Ощущаешь, что форма выбрана не слишком удачно. У Данте и у Лукреция позаимствованная ими философия, возможно, не представляет большого интереса, однако она не так заметно вредит форме их произведений. Блейк не владел тем, свойственным по преимуществу уроженцам Средиземноморья, даром формы, который подсказывает, как заимствовать, подобно тому как Данте заимствовал свою философию души, зная, что эта философия, оставаясь самой собой, должна и созидать поэзию. То же самое пренебрежение формой сказывается и на его графике. Этот недостаток, понятно, в особенности портит его большие поэмы, вернее, те произведения, в которых важна структурная выстроенность. Невозможно написать очень большую поэму, если отсутствует относительно безличная точка зрения или же точка зрения не предстает как совокупность нескольких различающихся взглядов. Слабость больших поэм Блейка не в том, что они слишком перегружены видениями, сверх меры далеки от реальности. Их слабость в том, что Блей- ка слишком занимают идеи, и он недостаточно видит.

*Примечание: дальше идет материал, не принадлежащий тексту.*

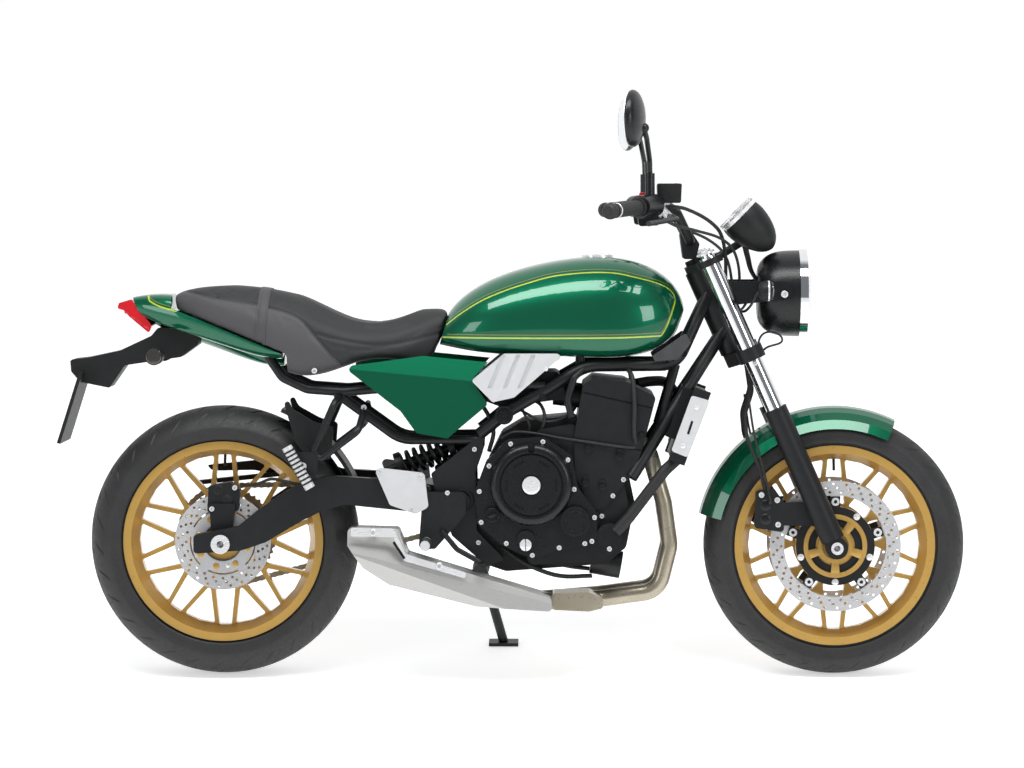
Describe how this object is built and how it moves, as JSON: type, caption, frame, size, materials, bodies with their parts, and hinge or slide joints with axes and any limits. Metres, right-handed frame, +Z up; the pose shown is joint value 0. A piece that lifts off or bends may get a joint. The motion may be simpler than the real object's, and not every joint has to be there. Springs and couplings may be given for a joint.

К философии Блейка (возможно, и к философии Сэмюела Батлера[831]) мы испытываем то же уважение, какое вызывает самодельная мебель, когда она толково сработана: как не восхититься человеком, который соорудил нечто вполне ладное, обходясь тем материалом, что отыскался по закоулкам. В Англии было не так мало подобного рода головастых Робинзонов Крузо, но право же, мы не настолько удалены от остальной Европы, да и от своего собственного прошлого, чтобы лишаться преимуществ, даваемых культурой, если у нас есть в ней нужда.

Без всякой конкретной цели можно было бы задуматься вот о чем: не оказалась бы благотворной для севера Европы и конкретно для Британии более последовательная религиозная история, чем та, что у нас была. Языческие италийские божества не были до конца искоренены христианством и не подверглись превращению в карликов из детской игры, как случилось с нашими троллями и эльфами. Эти тролли, эльфы, как, впрочем, и могучие божества саксов сами по себе не такая уж чувствительная утрата, однако на их месте осталась пустота; а отход от Рима еще заметнее обеднил нашу мифологию. Мильтоновские райские кущи и адские бездны впечатляюще просторны, но скверно обставлены, так что заполнять эти помещения приходится одними только тяжеловесными рассуждениями; что же до мифологии пуритан, бросается в глаза, до чего она неизобретательна. Говоря о сферах сверхъестественного, куда уносит нас Блейк, как и об идеях, с которыми, очутившись там, мы как будто бы должны познакомиться, невозможно удержаться от замечания, что все это плод несколько скудной культуры. Тут только иллюстрация той причудливости и эксцентричности, которая так часто становится приметой творчества писателей, остающихся вне пределов латинских традиций, — порок, который уж наверняка должен был бы подвергнуться осуждению со стороны такого критика, как Арнольд. А вдохновение Блейка явно не нуждалось в опоре на эти традиции.

Блейку была дана способность достаточно глубокого понимания человеческой природы, соединившаяся с замечательным и оригинальным чувством языка и музыки языка, а также даром ясновидения, напоминающего галлюцинацию. Если бы эти таланты контролировались уважением к разумности, которая выше всего личного, к здравому смыслу, к научной объективности, творчество Блейка от этого только бы выиграло. Что было так необходимо его дарованию — и так прискорбно отсутствует в написанном им, — это фундамент общепринятых и традиционных идей, которые не позволяли бы ему чрезмерно увлекаться своей доморощенной философией, зато заставили бы больше внимания уделить собственно поэзии. Путаница мыслей, чувств, образов — вот что собою представляет произведение, озаглавленное "Так говорил Заратустра"[832], и это явно не латинская особенность. Сконцентрированность, являющаяся результатом твердо усвоенной мифологии вкупе с философией и богословием, — одна из причин, в силу которых Данте классик, тогда как Блейк лишь талантливый поэт. Повинен в этом, возможно, не сам Блейк, а окружение, которое оказалось неспособным предоставить поэту то, в чем он нуждался: а может быть, обстоятельства сложились так, что ему приходилось заниматься этим рукодельем, или причина в том, что рядом с поэтом не было философа и знатока мифов, — впрочем, Блейк, вполне допустимо, никогда и не задумывался о подобных вещах.